CMS missionaries Mike and Karen Roe are serving at George Whitefield College in South Africa. In addition to their official roles, they build relationships with and offer support to students. In this article they share how they have been blessed by those they are caring for. 

Recently we hosted a dinner for seven South Sudanese students from George Whitefield College. We had asked many of our friends and supporters to pray for this, that we might be able to care for these students who were so far from home. 

These young men are from different parts of South Sudan, and some are very new to college. Our intention was to bless them, and help them to build relationships among themselves. However, the Lord’s intention was clearly to answer your prayers by having them bless us, at what proved to be a sad time for our family. 

Sharing life together 

We had a wonderful time together on that Saturday. They enjoyed taking turns to cook the meat on our charcoal barbecue. We gave some of them their first experience of table tennis—in our case, ‘dining-table tennis’. And they showed us just how competitive grown men can  be over noughts-and-crosses!   

It was good time of encouraging and praying for one another. After many enjoyable hours, they left and expressed their appreciation for us being their family, and for Mike being their ‘elder brother’.  

Unity in times of sorrow 

In the days that followed, these ‘new’ brothers showed that these were not merely empty words or simply kind sentiments.     

A couple of days after the joys of that dinner, we received the news that Karen’s beloved maternal grandmother had gone to be with our Lord. As we grieved the death of dear Grandma Mac from afar, the vastness of the oceans and the rigidity of travel restrictions only exacerbated our sadness. We longed to grieve with Karen’s family in Adelaide. But as soon as our new brothers heard of Grandma’s death, they made a time to come to our house to grieve with us—just as it is traditional to do in many African cultures.  

As we sat around the afternoon tea that they brought, Karen showed photos of Grandma, and shared of her life and faith. And then they took turns to sympathise with us, share words of comfort from the Bible, and to express their own thanks to God for the “sincere faith which dwelt first in [our] grandmother … and now dwells in [us] as well” (2 Timothy 1:5).  

And then we wept.
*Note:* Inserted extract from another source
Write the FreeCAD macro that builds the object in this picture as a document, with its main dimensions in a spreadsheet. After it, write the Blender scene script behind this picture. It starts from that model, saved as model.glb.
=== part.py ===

Indeed, this was the first time that Amelia and Mitchell were able to truly and openly grieve for their great-grandma. It was precious to be with our new brothers: united in sorrow by the faith and hope that we share in Christ.  

They were to us a truly kind answer to your prayers. They were not an answer that we were expecting. But they were certainly an answer that we needed.  


Give thanks for the comfort God brings through painful circumstances. Pray that he would continue to comfort the Roe family through their grief.